[wellylug] Administrivia: broken mail servers
Ewen McNeill
wellylug at ewen.mcneill.gen.nz
Thu Apr 15 09:54:04 NZST 2004
In message <1081978175.1067.2.camel at jenna>, Chris Hodgetts writes:
>My understanding was that mail would cue up and not provide the delivery
>error unless the smtp server at the other side did not accecpt the mail,
>or it timed out.
The message won't bounce back to the sender for, typically, about 5 days,
and will lie around the mail queue of the sender if it is not able to
pass it to some "closer" MX (main MX for the domain or a secondary MX).
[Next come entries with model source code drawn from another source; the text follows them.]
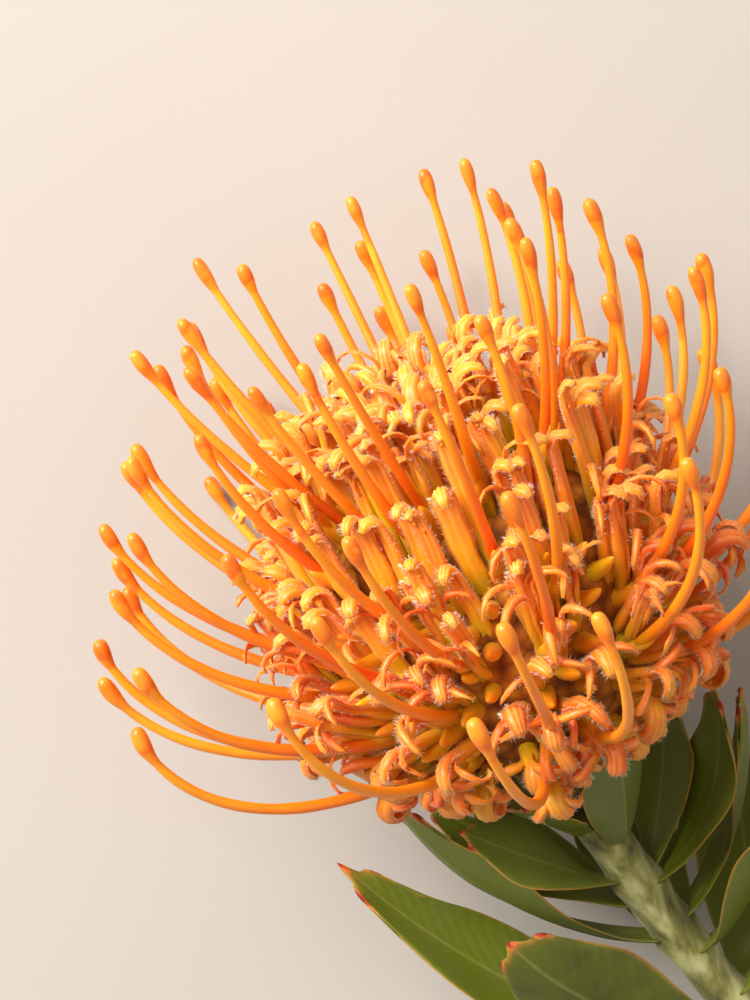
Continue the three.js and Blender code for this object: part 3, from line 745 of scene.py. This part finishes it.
def down_on(strap_rows, edge_hairs, face_hairs):
    """Hairs on one strap: some along both edges, some on the outer face where it hooks over."""
    rows = strap_rows["rows"]
    count = edge_hairs + face_hairs
    where = 0.48 + 0.52 * hair_random.random(count) ** 0.7
    t = np.where(np.arange(count) < edge_hairs, np.sign(hair_random.random(count) - 0.5),
                 hair_random.uniform(-0.8, 0.8, count))
    at = {key: np.stack([np.interp(where, rows, strap_rows[key][:, k]) for k in range(3)], axis=-1)
          for key in ("middle", "across", "outer", "along")}
    half = np.interp(where, rows, strap_rows["half"])
    arch = np.interp(where, rows, strap_rows["arch"]) * (1 - t**2)
    feet = at["middle"] + at["across"] * (half * t)[:, None] + at["outer"] * arch[:, None]
    ways = unit(at["across"] * (t * 1.3)[:, None] + at["outer"] * 0.6 + at["along"] * 0.6
                + 0.45 * hair_random.normal(size=(count, 3)))
    lengths = HAIR_LENGTH * hair_random.uniform(0.45, 1.15, count)
    return spikes(feet, ways, lengths, HAIR_RADIUS)


make_head_piece("sheath_down", [down_on(rows, *SHEATH_HAIRS) for _, rows in sheaths], silky_down)
make_head_piece("claw_down", [down_on(rows, *CLAW_HAIRS) for _, rows in claws], silky_down)

# %% [markdown]
# ## Empty anthers
#
# A strap ends in the anther that once lay against the style: two or three pale lobes side by side.
# Small lumps, each a short closed skin, sit in the end of each curl.

# %% Anther lobes
LOBE_LENGTH, LOBE_RADIUS = 1.2, 0.36


def lobe(foot, way, length, radius):
    """One egg-shaped lobe."""
    rows = np.linspace(0, 1, 6)
    line = foot + way * (rows * length)[:, None]
    radii = radius * np.sqrt(np.clip(1 - (2 * rows - 1) ** 2, 0.01, 1))
    side = np.cross(way, [0.3, 0.5, 0.8])
    return tube(line, radii, unit(side), 6, {})


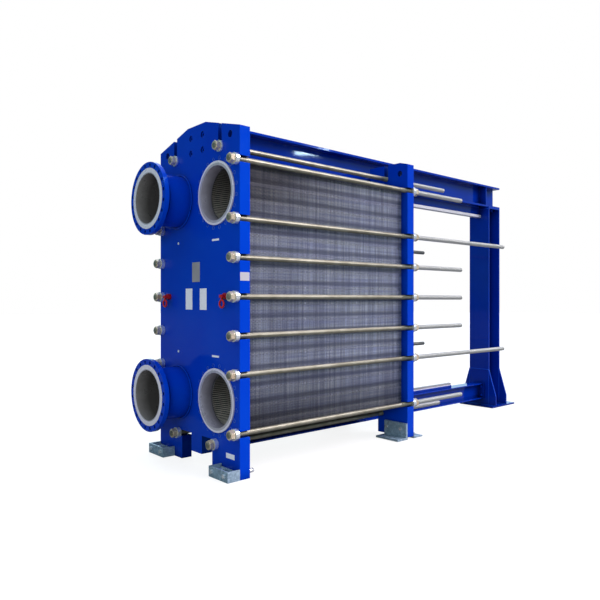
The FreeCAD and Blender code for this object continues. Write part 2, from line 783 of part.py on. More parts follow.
def main():
    os.makedirs("parts", exist_ok=True)
    make_frame_plate()
    for level, z in (("upper", upper_z), ("lower", lower_z)):
        make_nozzle(level + "_nozzle", z)
        make_nozzle_liner(level + "_nozzle_liner", z)
        make_port_liner(level + "_port_liner", z)
    make_carrying_bar()
    make_hanging_rail()
    make_guide_bar()
    make_guide_rail()
    make_support_column()
    make_bar_fixings()
    make_frame_feet()
    make_frame_foot_bolts()
    make_tightening_bolts()
    make_front_fixings()
    make_rear_fixings()
    make_pressure_plate()
    make_pressure_feet()
    make_pressure_foot_bolts()
    make_roller_gear()
    for k in range(stacks):
        make_stack(k)
    make_lifting_rings()
    make_name_plate()
    make_blank_labels()


main()
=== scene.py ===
"""Looks for the gasketed plate heat exchanger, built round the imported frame."""

import json
import math
import random

import bpy
import numpy as np
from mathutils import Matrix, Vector
from mathutils.geometry import tessellate_polygon


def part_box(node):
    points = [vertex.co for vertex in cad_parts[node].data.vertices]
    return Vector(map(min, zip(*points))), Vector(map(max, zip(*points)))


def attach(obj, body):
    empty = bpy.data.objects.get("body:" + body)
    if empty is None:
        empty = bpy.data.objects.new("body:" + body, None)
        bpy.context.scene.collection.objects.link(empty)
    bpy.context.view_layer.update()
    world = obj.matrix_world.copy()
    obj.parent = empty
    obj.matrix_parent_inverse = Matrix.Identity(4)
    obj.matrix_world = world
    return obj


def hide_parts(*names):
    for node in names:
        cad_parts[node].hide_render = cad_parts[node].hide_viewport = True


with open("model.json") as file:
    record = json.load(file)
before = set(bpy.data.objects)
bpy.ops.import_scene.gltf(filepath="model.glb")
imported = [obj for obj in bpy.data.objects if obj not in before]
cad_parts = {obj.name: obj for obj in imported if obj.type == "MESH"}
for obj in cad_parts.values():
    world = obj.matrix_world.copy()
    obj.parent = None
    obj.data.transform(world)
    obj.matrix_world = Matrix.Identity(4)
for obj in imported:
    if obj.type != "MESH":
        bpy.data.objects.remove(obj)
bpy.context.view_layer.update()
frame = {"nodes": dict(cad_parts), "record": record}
rng = random.Random(7)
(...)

However this isn't quite the same thing as "not [providing] a delivery
error", since the delivery of the messages is retried frequently. I can
tell you for free that my logs are quite littered with delivery errors
for subscribers to the wellylug mailing list in particular; at around
one delivery error (log message) per mailing list message per hour, and
about 40 messages per day (vague average), over 5 days that's several
thousand delivery errors being logged.
I really don't have the patience to have my mail server logs filled with
thousands of extra "delivery failed" messages due to poorly run mail
servers. Hence my message indicating that addresses that are
undeliverable for days on end will be disabled and have their mail
deleted from the mail queue; and it if happens often the address will be
banned.
If you are going to subscribe to a (fairly) busy mailing list it is only
polite to ensure that your mail server will accept mail most of the
time. That means that it's receiving mail practically every day, and
pretty much all of every day. Being down for 5 days at a time is a long
long way from polite.
If you can't maintain that sort of level of service (ie, up most of most
days), subscribe another address to the mailing list which is on a more
professionally run mail server, or use a secondary MX or whatever.
And FWIW this has basically nothing to do with the choice of transport
(cable modem, ADSL, etc), however I've noticed that people running mail
servers over their cable modem, in general, tend to do it less
professionally than those that are connected via more "business" style
Internet connections (Citylink, E1, frame relay, fibre, etc).